In contrast, said Jacobsen, the West African countries where the Ebola virus has spread don't have the supplies or facilities needed for halting the disease. Because of this, many of the health workers, including two Americans working in Liberia, have contracted the virus.

The infected health workers' hygiene and care practices are unknown at this time, said the CDC, except that they were trained by Doctors Without Borders, an organization well-equipped to operate in places with substandard health care infrastructure. Family members who had been living with one of the infected health workers in Liberia returned to the U.S. before the health worker began exhibiting symptoms.
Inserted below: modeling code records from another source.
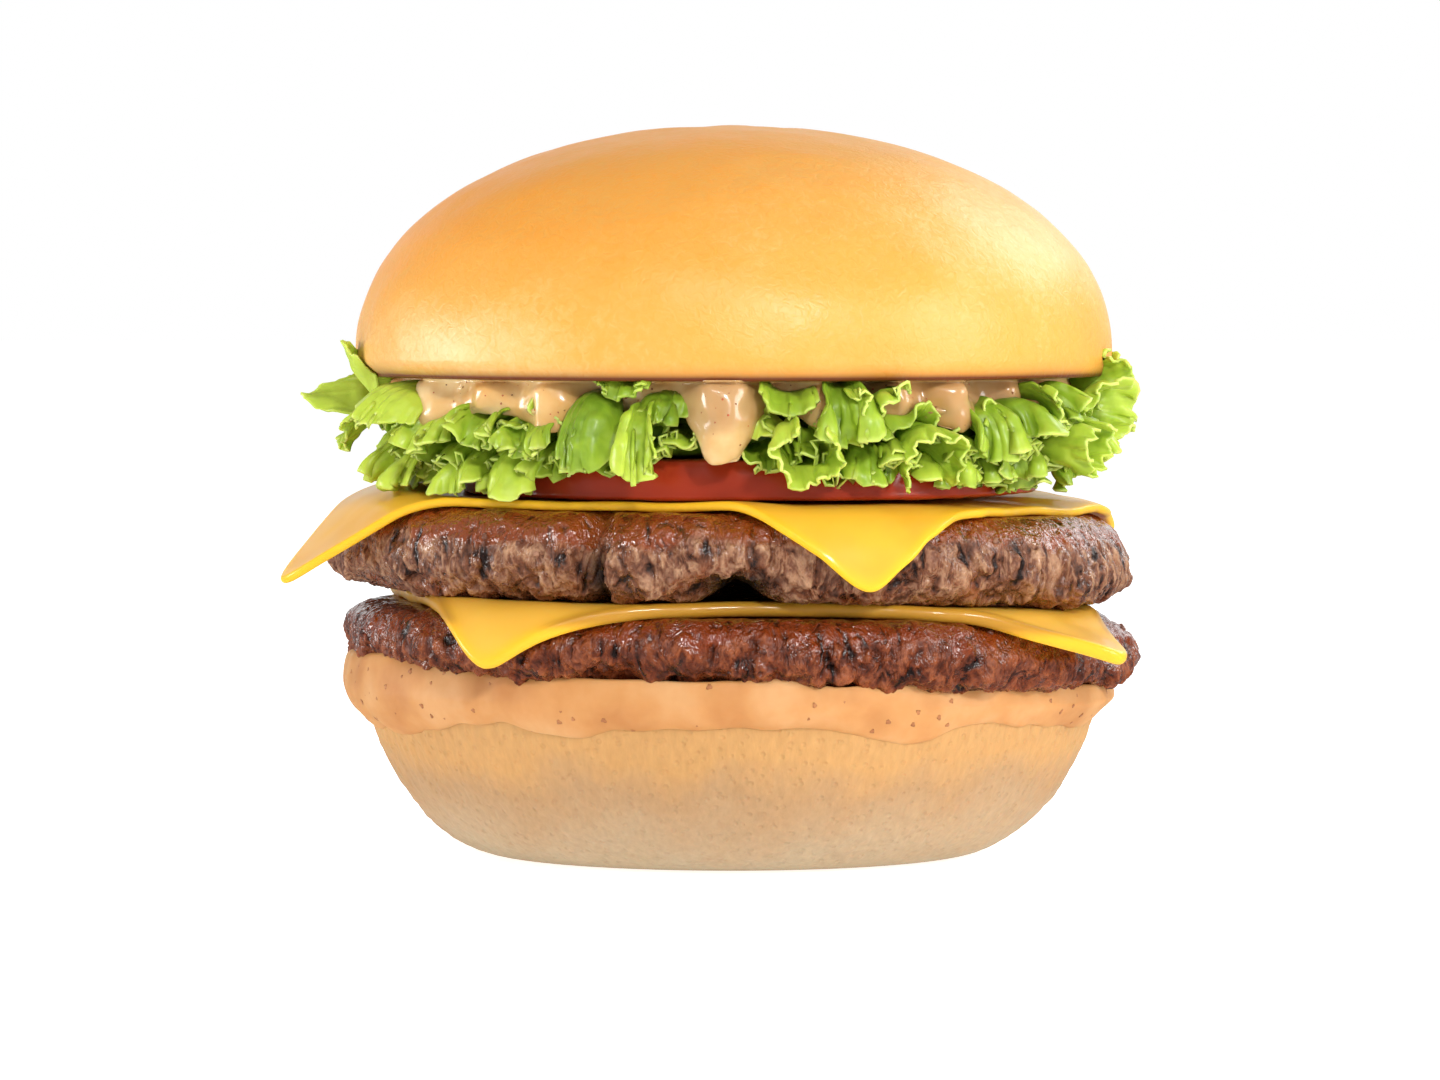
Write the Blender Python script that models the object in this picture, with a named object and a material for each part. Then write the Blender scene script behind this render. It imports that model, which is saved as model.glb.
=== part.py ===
"""Double cheeseburger, as a stack of ten separate pieces of food.

Metres, +Z up. The origin is the middle of the face that the heel rests on. The stack's axis is Z,
and its front, where two corners of cheese hang down, faces -Y.
"""

import math
from dataclasses import dataclass

import bmesh
import bpy
from mathutils import Vector, noise

# Driving dimensions
CROWN_RADIUS = 0.0516
CROWN_HEIGHT = 0.0336
HEEL_HEIGHT = 0.0215
HEEL_TOP_RADIUS = 0.0498
HEEL_BASE_RADIUS = 0.0310
PATTY_RADIUS = 0.0538
LOWER_PATTY_THICKNESS = 0.0088
UPPER_PATTY_THICKNESS = 0.0110
CHEESE_SIDE = 0.0890
LOWER_CHEESE_THICKNESS = 0.0022
UPPER_CHEESE_THICKNESS = 0.0017
TOMATO_RADIUS = 0.0390
TOMATO_THICKNESS = 0.0041
LETTUCE_RADIUS = 0.0538
LETTUCE_PACK = 0.0064
LEAF_THICKNESS = 0.0011
LOWER_SAUCE_THICKNESS = 0.0035
UPPER_SAUCE_THICKNESS = 0.0040
UPPER_SAUCE_RADIUS = 0.0455

# Clear gap between one layer and the next, height of the lumps in the meat, and the room that
# a hanging sheet of cheese leaves for them
GAP = 0.0003
LUMP_HEIGHT = 0.0006
DRAPE_ROOM = 0.0009

# Every layer between the sauces is level inside this radius
LEVEL_RADIUS = 0.0300

# How far the fillings and the crown lie to the right of the heel's axis
FILLING_SHIFT = 0.0009
CROWN_SHIFT = 0.0003

# Directions round the axis, counterclockwise from +X, and that of the long drip of sauce
FRONT = math.radians(-90)
LEFT = math.radians(180)
RIGHT = 0.0
DRIP_ANGLE = math.radians(-92)

# Thickness of each layer where it lies flat, from the bottom up
LAYER_THICKNESS = {
    "heel_bun": HEEL_HEIGHT,
    "lower_sauce": LOWER_SAUCE_THICKNESS,
    "lower_patty": LOWER_PATTY_THICKNESS,
    "lower_cheese": LOWER_CHEESE_THICKNESS,
    "upper_patty": UPPER_PATTY_THICKNESS,
    "upper_cheese": UPPER_CHEESE_THICKNESS,
    "tomato_slice": TOMATO_THICKNESS,
    "lettuce_leaf": LETTUCE_PACK,
    "upper_sauce": UPPER_SAUCE_THICKNESS,
    "crown_bun": CROWN_HEIGHT,
}


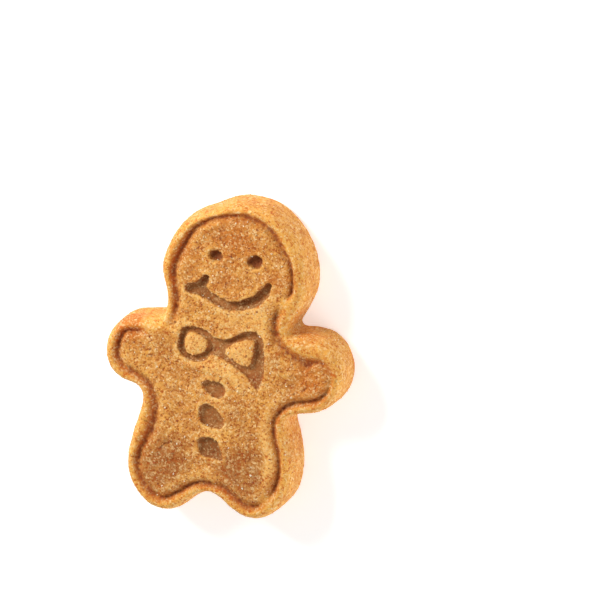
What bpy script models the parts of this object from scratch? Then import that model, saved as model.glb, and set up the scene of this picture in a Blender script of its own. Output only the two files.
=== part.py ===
# A gingerbread man biscuit, 57 mm tall: short dough pressed in a mould, turned out and baked.
#
# It lies face up. +X is to the viewer's right, +Y towards the head and +Z up, and the
# origin is the middle of its footprint, on the surface that it rests on. The figure is one
# solid: a rounded wall and rim follow the outline, a pressed groove parts the rim from the
# flatter panel, and the face, the bow tie and three buttons are pressed into the panel.
# Lengths and places are in millimetres, and every vertex is written in metres.

import math

import bmesh
import bpy
from mathutils import Matrix, Vector

MM = 0.001

# Driving dimensions
THICKNESS = 9.5  # from the underside to the crest of the rim
FOOT_ROUND = 1.2  # radius of the rounding round the underside
SHOULDER = 3.2  # height over which the wall rolls over into the rim
RIM_CREST = 1.6  # from the outline in to the crest of the rim
GROOVE_LINE = 2.5  # from the outline in to the bottom of the groove
GROOVE_OUTER = 0.9  # from the groove's bottom out to where its steep side ends
GROOVE_INNER = 1.5  # from the groove's bottom in to where its easy side ends
GROOVE_DEPTH = 1.15
PANEL_SINK = 0.25  # how far the panel lies below the crest of the rim
EYE_DEPTH = 1.4
MOUTH_DEPTH = 1.0
BOW_DEPTH = 0.95
BUTTON_DEPTH = 0.95

# How finely the form is cut into facets
OUTLINE_STEP = 1.5  # longest side of a facet along the outline
FOOT_FACETS = 3
SHOULDER_FACETS = 5
GROOVE_STATIONS = [-0.62, -0.25, 0.12, 0.4, 0.7, 1.0]  # shares of the way across each side of the groove
CUT_ABOVE = 1.0  # how far a pocket's cutter stands above the rim
WELD = 0.01  # points of a cutter this close are one

# Round ends of the figure: centre x and y, radius across, radius along
HEAD = (0.75, 15.7, 13.05, 12.75)
HAND_RIGHT = (15.6, 0.6, 6.3, 7.0)
HAND_LEFT = (-15.1, -1.3, 6.15, 6.1)
FOOT_RIGHT = (8.2, -20.7, 6.6, 6.6)
FOOT_LEFT = (-8.4, -22.2, 6.8, 6.8)

# What lies between the round ends
NECK_RIGHT = [(11.45, 8.0), (12.1, 7.2)]
ARMPIT_RIGHT = [(14.4, -6.7), (12.9, -7.6), (12.6, -9.1)]
HIP_RIGHT = [(13.5, -11.6), (14.4, -14.8), (14.8, -18.0)]
CROTCH = [(2.2, -24.6), (0.3, -24.1), (-1.6, -24.9)]
HIP_LEFT = [(-15.3, -19.7), (-14.9, -16.5), (-14.3, -13.6), (-13.8, -10.9)]
ARMPIT_LEFT = [(-13.8, -9.0), (-14.7, -7.7)]
NECK_LEFT = [(-12.6, 5.5), (-11.3, 6.5)]

# Where the outline is pressed in a little from its round ends: place, reach and depth.
# A bulge has less than no depth.
DENTS = [
    ((-5.6, 26.8), 6.0, 0.75),
    ((-13.4, -26.4), 6.5, 0.6),
    ((13.5, -24.9), 6.5, 0.5),
    ((-12.2, 13.8), 6.5, -0.6),
    ((5.5, 27.6), 6.0, -0.35),
    ((-19.0, -5.2), 4.5, -0.3),
    ((14.0, -6.0), 4.0, -0.3),
]

# Where the rim is narrower than elsewhere: place on the outline, reach, and the share lost
NARROW_RIMS = [
    ((0.5, 28.5), 13.0, 0.2),
    ((-5.6, 26.8), 6.5, 0.25),
    ((21.9, 0.6), 9.0, 0.3),
]

# Where the groove runs out: place on the outline, reach, and the share of the depth lost
GROOVE_FADES = [
    ((-12.4, 5.6), 4.2, 1.6),
    ((11.5, 8.3), 2.0, 0.6),
    ((21.9, 0.6), 6.0, 0.5),
    ((13.2, -25.0), 4.5, 0.7),
]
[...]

Still, out of an abundance of caution, they are currently under a 21-day fever watch, but are not under quarantine at this time, according to the CDC.

There are several strains of the Ebola virus, but the one that is currently circulating in West Africa is the Zaire strain of the virus  -- the most deadly strain. Beginning symptoms can include fever, head and muscle aches, diarrhea and vomiting -- in other words, symptoms that are similar to many more common infections like the flu. But Ebola virus disease can also cause a rash, red eyes, and bleeding from the eyes, ears, mouth, nose and rectum in some patients.

The virus can be passed via blood and other bodily fluids like sweat and urine, as well as objects like syringes that can be contaminated by an infected person. However, only a person exhibiting symptoms can pass on the virus to others.